Boneset (Ague-weed) is a beautiful native American plant found in moist meadows, woodlands, along stream banks, or in swamps across Eastern North America and west to Louisiana and Minnesota. A member of the aster family, it blooms July–September with flat clusters of white flowers. Once established, boneset resembles a small shrub at 3’ to 4’ tall. The base of the leaves appear to wrap around the stem, as if pierced by the stem. This perforated arrangement of the leaf and stem led to the species name E. perfoliatum. Because the leaves are wrapped around the stem, early herbalists concluded the plant would be useful as a plaster, along with bandages, for setting broken bones.
Boneset was also infused as a tea to treat fevers, colds, and digestive ailments. A Modern Herbal suggests the name boneset rose from its use as a treatment for Dengue fever, also known as Break Bone Fever, and declares, ‘Probably no plant in American domestic practice has had more extensive and frequent use.’ The summer flowers attract pollinating insects, such as butterflies.
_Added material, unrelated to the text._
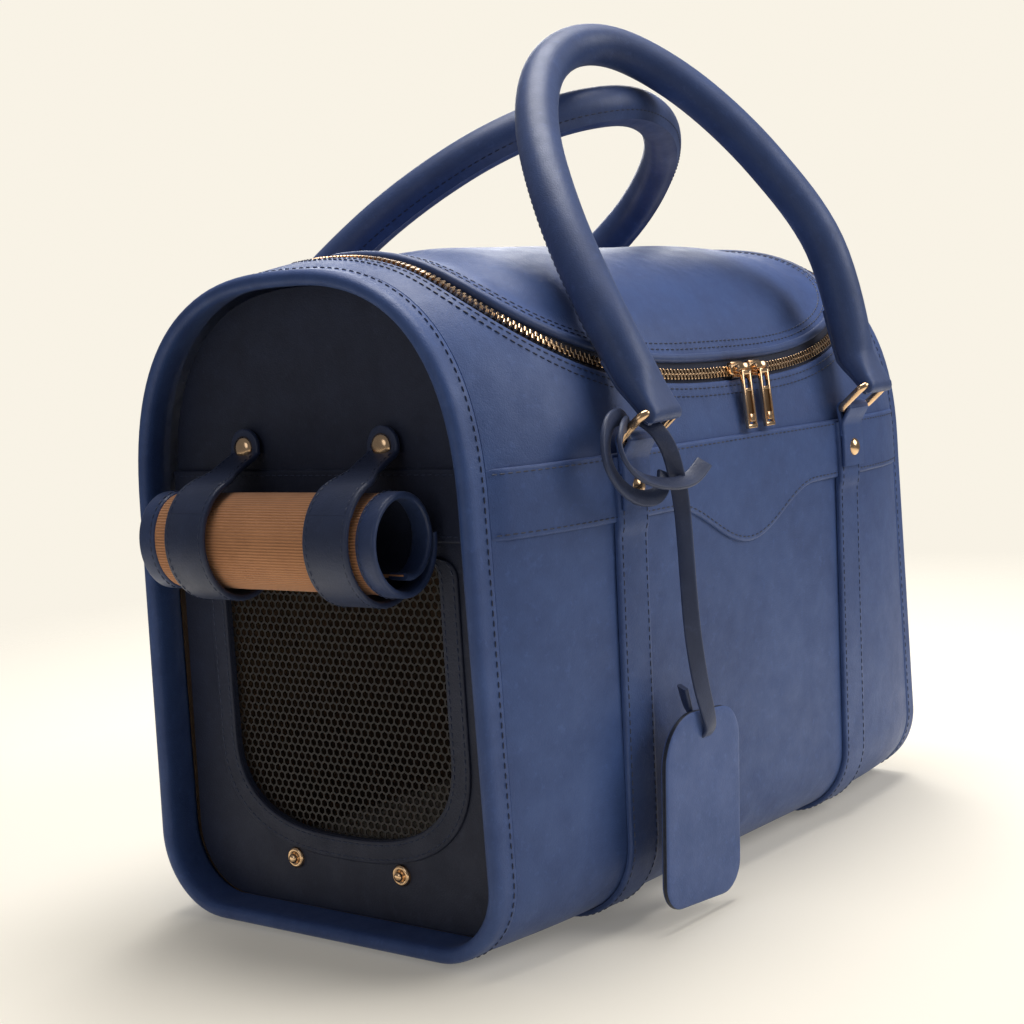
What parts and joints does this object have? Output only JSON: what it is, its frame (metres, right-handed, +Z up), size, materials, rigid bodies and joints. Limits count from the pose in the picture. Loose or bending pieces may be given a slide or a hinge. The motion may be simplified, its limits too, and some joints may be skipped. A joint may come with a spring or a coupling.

In the fall, the seeds draw a variety of songbirds.
“Boneset was one of early America’s foremost medical plants, a popular panacea of extraordinary powers. Native Americans introduced the settlers to this New World herb. Its name reflects its use during a particularly harsh strain of flu called “break bone fever”. Come cold and flu season, boneset can be invaluable in relieving coughs and upper respiratory congestion. Today, it is chiefly regarded as a weed with an interesting past.”
From another interesting site: http://www.alchemy-works.com/eupatorium_perfoliatum.html
“In West Virginia folk medicine, boneset was simmered with lemon and honey to make a cough syrup. The Eclectic physicians used it with success during the influenza epidemic of 1918-19. In modern herbalism, it is usually combined with elder and willow for fevers with aches, and with scullcap and milkweed for flu.”
That’s pretty darned amazing because that was a killer flu.